Happy Halloween

When I was a kid the big Halloween kerfuffle was razor blades being hidden in candy to slice up children’s mouths. It never happened as far as anyone knows. A friend of mine did have his little brother put a thumbtack in his mashed potatoes once, but that’s just a fucked-up little kid thing. He totally bit into it, too. That hurts my face just thinking of it. But I digress. More kids will get killed by drunk drivers this year than by razor-blade candy, yet people are hardly hysterical about the unbelievable carnage drunk driving leaves on the roadways. I think “safety theater” is more important than actually attempting to be safer, for most people. Like carefully putting on a seat belt, then driving ten feet off another car’s ass on the freeway at 90 MPH. You literally cannot save yourself from a collision at that point. There’s physically nothing you can do. But that seat belt! You’re being safe!

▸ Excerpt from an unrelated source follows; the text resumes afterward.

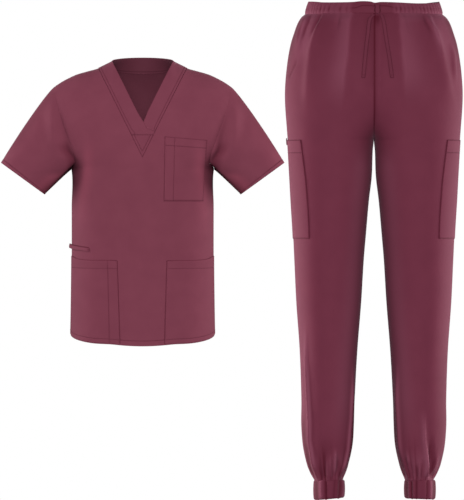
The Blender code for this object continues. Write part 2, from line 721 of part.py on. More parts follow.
def build_top_patches(skins):
    def chest(u, v):
        pocket = CHEST_POCKET
        low_x = mix(pocket.inner_low, pocket.outer_low, u)
        top_x = mix(pocket.inner_top, pocket.outer_top, u)
        top_z = mix(pocket.top_in, pocket.top_out, u)
        return chest_point(mix(low_x, top_x, v), mix(pocket.low, top_z, v))

    patch("chest_pocket", chest, body_axis, CHEST_POCKET.columns, CHEST_POCKET.rows,
          PATCH_LIFT, PATCH_WALL, skins)
    for pocket in LOWER_POCKETS:
        def lower(u, v, pocket=pocket):
            inner = body_angle(mix(pocket.inner_low, pocket.inner_top, v), pocket.top_in)
            angle = mix(SIDE_SEAM_ANGLE, inner, u)
            side_part = 1 - oval(angle, BODY_POWER)[1]
            top = mix(pocket.top_in, pocket.top_side, side_part)
            low = hem_height(angle) + POCKET_HEM_CLEARANCE
            return body_point(pocket.side, FRONT, angle, mix(low, top, v))

        patch("lower_pocket_" + SIDE_NAMES[pocket.side], lower, body_axis,
              LOWER_POCKET_COLUMNS, LOWER_POCKET_ROWS, PATCH_LIFT, PATCH_WALL, skins)

    def loop(u, v):
        angle = mix(SIDE_SEAM_ANGLE, body_angle(LOOP_END_X, LOOP_END_Z), u)
        z = mix(LOOP_SIDE_Z, LOOP_END_Z, u) + LOOP_HEIGHT * (v - 0.5)
        point = body_point(LEFT, FRONT, angle, z)
        away = (point - body_axis(point)).normalized()
        return point + away * LOOP_SIDE_PROUD * MM * (1 - u) ** 2

    patch("side_loop", loop, body_axis, LOOP_COLUMNS, LOOP_ROWS, PATCH_LIFT, PATCH_WALL, skins)


def build_trousers():
    sheets = {}
    for side in (LEFT, RIGHT):
        for face in (FRONT, BACK):
            bm = sheet([trouser_rows(side, face)])
            turn_out(bm, leg_axis(side))
            sheets["trouser_%s_%s" % (FACE_NAMES[face], SIDE_NAMES[side])] = bm
    normals = shared_normals(sheets.values())
    skins = {name: BVHTree.FromBMesh(bm) for name, bm in sheets.items()}
    for name, bm in sheets.items():
        make_wall(bm, normals, WALL, level_edges=(WAIST_Z, ANKLE_Z))
        finish(name, bm)
    band = sheet([[waistband_ring(row) for row in WAISTBAND_ROWS]], closed=True)
    turn_out(band, trousers_axis)
    ends = [WAISTBAND_LOW_Z + WAISTBAND_ROWS[end].rise for end in (0, -1)]
    make_wall(band, shared_normals([band]), WAISTBAND_WALL, level_edges=ends)
    finish("waistband", band)
    for side in (LEFT, RIGHT):
        cuff = sheet([[cuff_ring(side, row) for row in CUFF_ROWS]], closed=True)
        turn_out(cuff, leg_axis(side))
        ends = [CUFF_ROWS[end].z for end in (0, -1)]
        make_wall(cuff, shared_normals([cuff]), CUFF_WALL, level_edges=ends)
        finish("cuff_" + SIDE_NAMES[side], cuff)
    build_trouser_patches(skins)
    build_drawstring([skins["trouser_front_left"], skins["trouser_front_right"]])


def girth_share(side, face, girth, z):
    """The share of the leg's half-round that lies a given girth from the outer seam."""
    length, share, step = 0.0, 0.0, 0.01
    here = leg_point(side, face, 0, z)
    while length < girth * MM:
        share += step
        there = leg_point(side, face, share, z)
        length += (there - here).length
        here = there
    return share


def side_point(side, share, z):
    """A point of the leg near its outer seam: the front's shares are below 0."""
    return leg_point(side, FRONT if share < 0 else BACK, abs(share), z)


def build_trouser_patches(skins):
    middle = (CARGO_TOP_Z + CARGO_LOW_Z) / 2
    for side in (LEFT, RIGHT):
        front_share = girth_share(side, FRONT, CARGO_FRONT_REACH, middle)
        back_share = girth_share(side, BACK, CARGO_BACK_REACH, middle)

        def cargo(u, v, side=side, front_share=front_share, back_share=back_share):
            z = mix(CARGO_LOW_Z, CARGO_TOP_Z, v)
            return side_point(side, mix(-front_share, back_share, u), z)

        below = [skins["trouser_%s_%s" % (name, SIDE_NAMES[side])] for name in FACE_NAMES.values()]
        patch("cargo_pocket_" + SIDE_NAMES[side], cargo, leg_axis(side), CARGO_COLUMNS,
              CARGO_ROWS, CARGO_LIFT, PATCH_WALL, below)

    def tab(u, v):
        share = mix(-TAB_FRONT_SHARE, TAB_BACK_SHARE, u)
        return side_point(LEFT, share, mix(TAB_LOW_Z, TAB_TOP_Z, v))

    patch("side_tab", tab, leg_axis(LEFT), TAB_COLUMNS, TAB_ROWS, TAB_LIFT, TAB_WALL)


def build_drawstring(skins):
    for side, route in TAPES.items():
        def tape(u, v, route=route):
            z = mix(route[-1].z, route[0].z, v)
            x = TROUSERS_X + follow(route, "x", z) + TAPE_WIDTH * (u - 0.5)
            return Vector((x, -follow(HIPS, "front", z), z)) * MM

        patch("drawstring_" + SIDE_NAMES[side], tape, trousers_axis, 1, TAPE_ROWS, TAPE_LIFT,
              TAPE_THICKNESS, skins, TAPE_COLOUR)
    bm = bmesh.new()
    bmesh.ops.create_cube(bm, size=1)
    middle_x = (TAPES[LEFT][0].x + TAPES[RIGHT][0].x) / 2
    for vert in bm.verts:
        z = mix(KNOT_LOW_Z, KNOT_TOP_Z, vert.co.z + 0.5)
        band = HIPS[0].front + follow(WAISTBAND_ROWS, "out", z - WAISTBAND_LOW_Z, by="rise")
        y = band + KNOT_LIFT + KNOT_THICKNESS * (0.5 - vert.co.y)
        vert.co = Vector((TROUSERS_X + middle_x + 2 * KNOT_HALF_WIDTH * vert.co.x, -y, z)) * MM
    bmesh.ops.bevel(bm, geom=bm.edges[:], offset=KNOT_EDGE * MM, segments=2, profile=0.5,
                    affect="EDGES", material=-1)
    finish("drawstring_knot", bm, TAPE_COLOUR)


def main():
    for item in list(bpy.data.objects):
        bpy.data.objects.remove(item)
    build_top()
    build_trousers()


main()
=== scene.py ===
"""The looks of a set of medical scrubs: a V-neck top and cargo jogger trousers.

Each piece of cloth is laid on the surface that its CAD solid has, with a finer grid and with
its folds, hems, seams and stitches. The tables are in millimetres, and MM turns them to metres.
+Z is up, the wearer faces -Y, and "left" is at -X.
"""
import json
from functools import partial

import bmesh
import bpy
import numpy as np
from mathutils import Matrix, Vector

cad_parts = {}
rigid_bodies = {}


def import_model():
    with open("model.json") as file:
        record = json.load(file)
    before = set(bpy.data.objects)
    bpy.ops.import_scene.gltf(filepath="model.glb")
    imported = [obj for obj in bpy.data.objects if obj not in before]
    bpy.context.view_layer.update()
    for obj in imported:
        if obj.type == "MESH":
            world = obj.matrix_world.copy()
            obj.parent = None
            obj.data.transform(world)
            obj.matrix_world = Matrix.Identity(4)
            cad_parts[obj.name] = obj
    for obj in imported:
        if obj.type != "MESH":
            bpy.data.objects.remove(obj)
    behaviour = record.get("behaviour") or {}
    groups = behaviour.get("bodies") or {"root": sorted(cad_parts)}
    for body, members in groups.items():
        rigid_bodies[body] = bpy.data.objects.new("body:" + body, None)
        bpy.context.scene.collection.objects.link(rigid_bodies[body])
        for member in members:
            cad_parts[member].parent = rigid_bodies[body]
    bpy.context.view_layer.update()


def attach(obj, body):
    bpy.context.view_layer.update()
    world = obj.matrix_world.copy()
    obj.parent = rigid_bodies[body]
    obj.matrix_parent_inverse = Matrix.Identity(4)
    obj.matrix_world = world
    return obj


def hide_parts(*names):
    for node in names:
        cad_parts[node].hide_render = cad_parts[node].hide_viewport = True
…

Since the wifey is off in LA being fantastic I have nobody to trick or treat with, and kids never come to our condo complex. Maybe it’s because I sit on the front porch in my underpants cleaning my shotgun, but maybe not. I am a little bummed we get no trick or treaters. It seems it would be fun to scare children. “Soon you will be fat and old! OoooOOOooo!”

I just recently read through the “500 Greatest Albums” list by Rolling Stone put together a while back, and “Nothing’s Shocking” clocks in at #312, “Ritual De Lo Habitual” way up at #55. It’s subjective of course. There’s plenty of albums on there that I wouldn’t wipe my ass with, and a shiiitload too many Dylan albums. We get it, you middle-aged Rolling Stone editors like Bob Dylan. Quit it. Personally, I think Jane’s “XXX” album should have been on there as well. ┬áThe funniest part about any subjective list on the internet, of course, is that nearly EVERY FUCKING PERSON IN THE WORLD will instantly start arguing about how your subjective list is TOTALLY WRONG AND HERE’S WHY. Endlessly until your house fills up with bile. In the past, I’ve remedied this by fixing the person arguing with me with a look and asking “Are you telling me my opinion of this [subjective thing] is wrong? You know what I like better than I do?” and that usually changes the subject pretty fast, or ends up in a fistfight. But the internet…oh the internet. So full of anger.